Ein Spross aus einem gefällten Baumstamm oder aus einem abgestorbenen alten Baum – neues Leben erwächst dort, wo alles hoffnungslos zu sein schien. So wird der Baum zum Sinnbild für das Wunder des Lebens: der Baum, der seine Wurzeln in die Erde schlägt und seine Äste und Blätter zu den Sternen trägt und so die Verbindung zwischen Himmel und Erde darstellt. Der Baum ist das Gleichnis für das Menschenleben schlechthin: Sein Leben beginnt aus winzigen Anfängen heraus, zunächst in der warmen und feuchten Dunkelheit der Erde geborgen; er tritt klein und zaghaft ans Licht und ist gefährdet; er muss Wurzeln bilden, die ihm die Kraft zum Wachsen geben; er muss sich aufrichten und den Stürmen trotzen; er muss Frucht tragen und anderen Lebewesen Herberge bieten; er wirkt unbesiegbar, aber sein Leben ist verletzlich; ohne Wasser und ohne Licht kann er nicht leben. Er ist das Bild unseres Lebens: der Lebensbaum. Der Baum ist Offenbarung Gottes und Symbol für den Kreislauf des Lebens.

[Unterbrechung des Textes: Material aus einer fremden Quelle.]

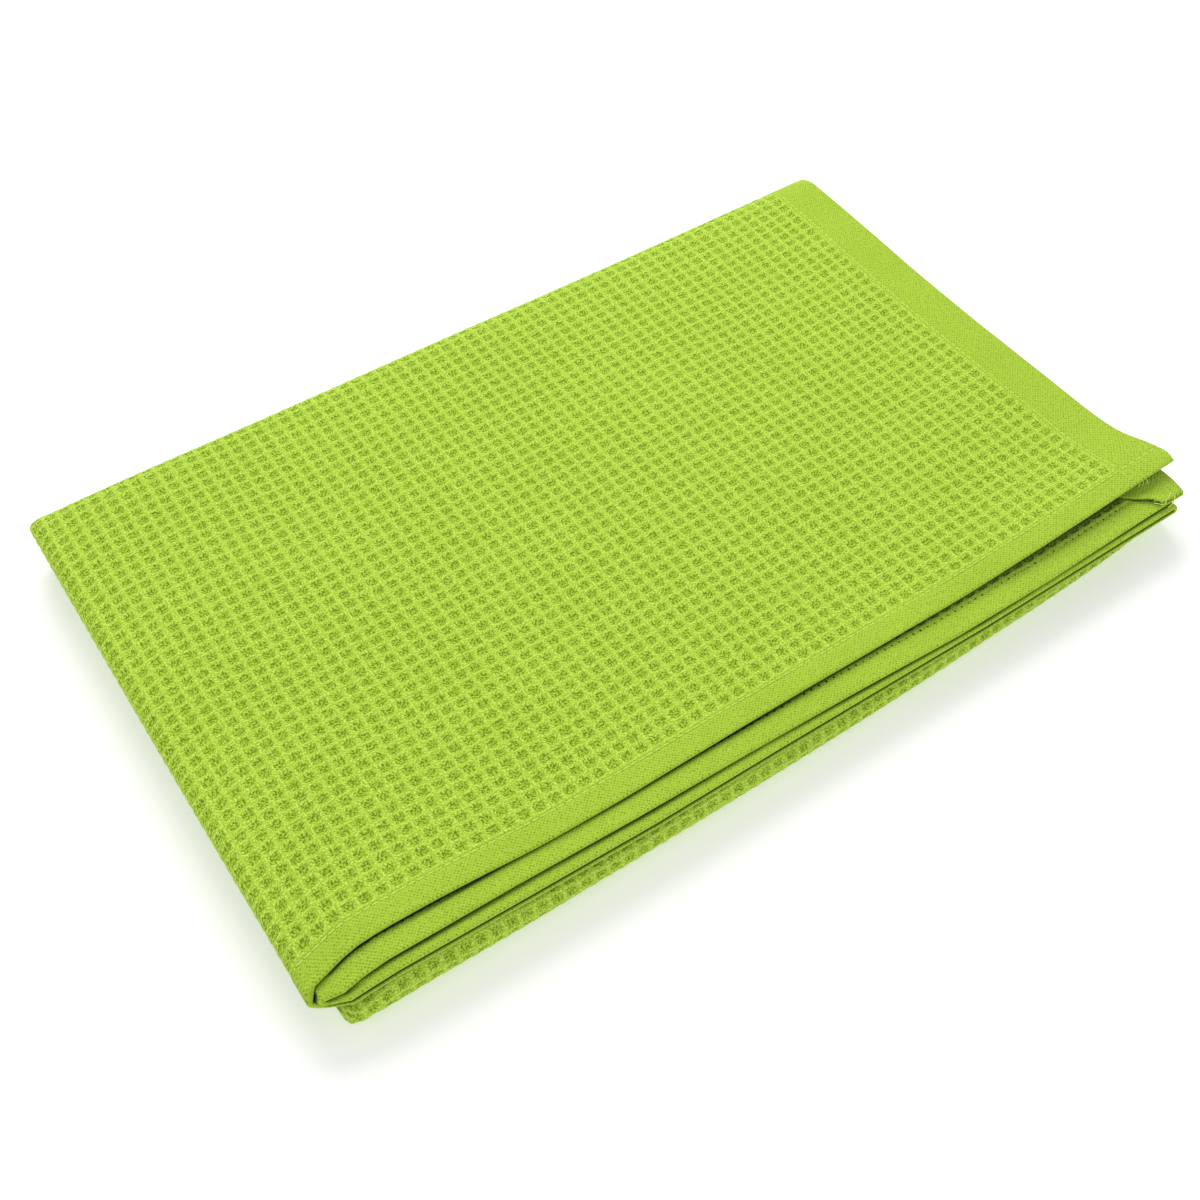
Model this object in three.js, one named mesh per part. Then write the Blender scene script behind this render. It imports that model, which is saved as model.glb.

Hoffnung, die sich verzögert, ängstet das Herz; wenn aber kommt, was man begehrt, das ist ein Baum des Lebens. Bei dem alten, abgestorbenen Baum ist gewachsen, was ersehnt wurde: das neue Leben in Gestalt eines jungen Baumes.

So auch wir: Wir stammen von unseren Vorfahren ab, von denen wir nicht mehr viel wissen. Wir kennen Eltern und Grosseltern und wissen von den Urgrosseltern vielleicht nur noch die Namen – immer weiter zurück liesse sich der Stammbaum der Familie verfolgen – auch hier wieder das Bild vom Baum, der sich verzweigt bis in die Gegenwart hinein. Die Menschen, die vor langer gelebt haben, gaben von Generation zu Generation Leben weiter oder innere Werte an ihre leiblichen oder geistigen Kinder. Was sie wohl erlebt haben, wie sie mit Schwierigkeiten, Schicksalsschlägen und unerwarteten Verlusten zurechtgekommen sind? Vielleicht halfen ihnen die Familienbande, vor allem auch die Geselligkeit und das Beisammensein, vielleicht auch mit Erzählungen und Liedern. Darum hier noch eine kurze Erzählung aus dem „Zauberbuch“ von Hans Kruppa: „Das Buch glänzte im Kerzenschein. Mikura nahm es in die Hand und schlug die letzte Seite auf. So tat sie es immer bei Büchern – sie wollte wissen, wie sie endeten, und wenn ihr der Schluss gefiel, las sie es vielleicht von Anfang an. Auf der letzten Seite fand Mikura die Worte: ‚Dieses Buch hat kein Ende. Und es hat keinen Anfang, wie der Tod nicht das Ende des Lebens und die Geburt nicht sein Anfang ist.‘ Und weiter: ‚Der Mensch ist nicht das Haus, in dem er wohnt. Die Seele ist nicht der Körper, in dem sie wohnt. Das Haus zerfällt, der Körper verwelkt – doch die Seele blüht zu immer grösserer Schönheit auf, wenn ihr Sinn erkannt wird. Denn sie ist nicht von dieser Welt und nicht von dieser Zeit. Ihre Erbschaft heisst Unsterblichkeit.‘“ 

Der riesige uralte, nunmehr abgestorbene Baum auf unserem Bild zeigt auch etwas Tröstliches, ja, Österliches: Der Tod ist nicht das Ende. Das Leben geht weiter. Das, was nach Niedergang und Verfall aussieht, bildet nur die "Eierschale" fürs neue Leben, für den jungen kraftstrotzenden Baum, der im Schutz seines Vorfahren gut und sicher gedeihen kann und mit den Wurzeln Kraft zieht aus der Erde und dem Wurzelgrund der Altvorderen. An dem Ort, wo er steht, geht es ihm gut. Und für den jahrhundertealten Baum heisst das: Es geht weiter, es kommt immer noch etwas – denn das Leben hört niemals auf. Amen.